Wondering if we could use Fusion with S3 locally to avoid this 🤔
To document this idea somewhere...
The GitHub-hosted runners have relatively little available space (18G on ubuntu-latest) on the root partition due to the size of the default runner image, but have a separate relatively-unused partition (66G available space on ubuntu-latest) mounted at /mnt; e.g.:
runner@runnervmg1sw1:~/work/modules/modules$ df -h
Filesystem Size Used Avail Use% Mounted on
/dev/root 72G 55G 18G 76% /
tmpfs 7.9G 84K 7.9G 1% /dev/shm
tmpfs 3.2G 1.1M 3.2G 1% /run
tmpfs 5.0M 0 5.0M 0% /run/lock
/dev/sdb16 881M 62M 758M 8% /boot
/dev/sdb15 105M 6.2M 99M 6% /boot/efi
/dev/sda1 74G 4.1G 66G 6% /mnt
tmpfs 1.6G 12K 1.6G 1% /run/user/1001
runner@runnervmg1sw1:~/work/modules/modules$ ls -ld /mnt
drwxr-xr-x 3 root root 4096 Nov 17 21:38 /mnt
runner@runnervmg1sw1:~/work/modules/modules$ ls -lh /mnt
total 4.1G
-rw-r--r-- 1 root root 333 Nov 17 21:38 DATALOSS_WARNING_README.txt
drwx------ 2 root root 16K Nov 17 21:38 lost+found
-rw------- 1 root root 4.0G Nov 17 21:38 swapfile
Relocating the Nextflow & nf-test workdirs, the Docker daemon data directory, and conda environments to /mnt can reduce the likelihood that a GitHub-hosted runner runs out of space.

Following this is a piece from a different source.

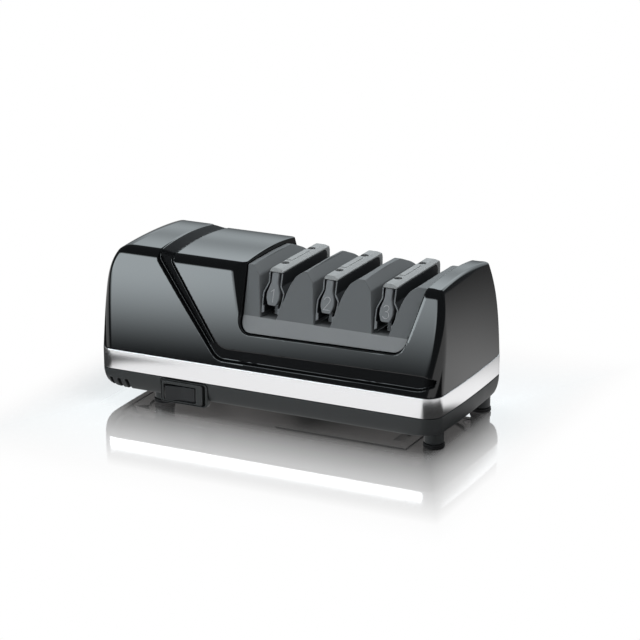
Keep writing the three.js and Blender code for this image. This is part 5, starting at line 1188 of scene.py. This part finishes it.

E.g., in .github/actions/nf-test-action/action.yml, modifying the following job step:
- name: Run nf-test
...
run: |
sudo mkdir -m 777 -p /mnt/runner
echo '{"data-root": "/mnt/docker"}' | sudo tee /etc/docker/daemon.json
sudo systemctl restart docker
export NFT_WORKDIR=/mnt/runner/nf-test
export NXF_WORK=/mnt/runner/work
export NXF_SINGULARITY_CACHEDIR=/mnt/runner/singularity-cachedir
export CONDA_ENVS_DIRS=/mnt/runner/conda/envs
conda config --prepend pkgs_dirs /mnt/runner/conda/pkgs_dirs
nf-test test \
...
I've used this method to run the nf-test workflow in a fork (substituting runs-on: ubuntu-latest)
interesting, would you mind opening a PR with this changes to the action?
I haven't tested this approach with the AWS-hosted runners that nf-core/modules uses---do they have only one large root filesystem instead? (FWIW, I used mxschmitt/action-tmate to interactively poke around a GitHub-hosted runner)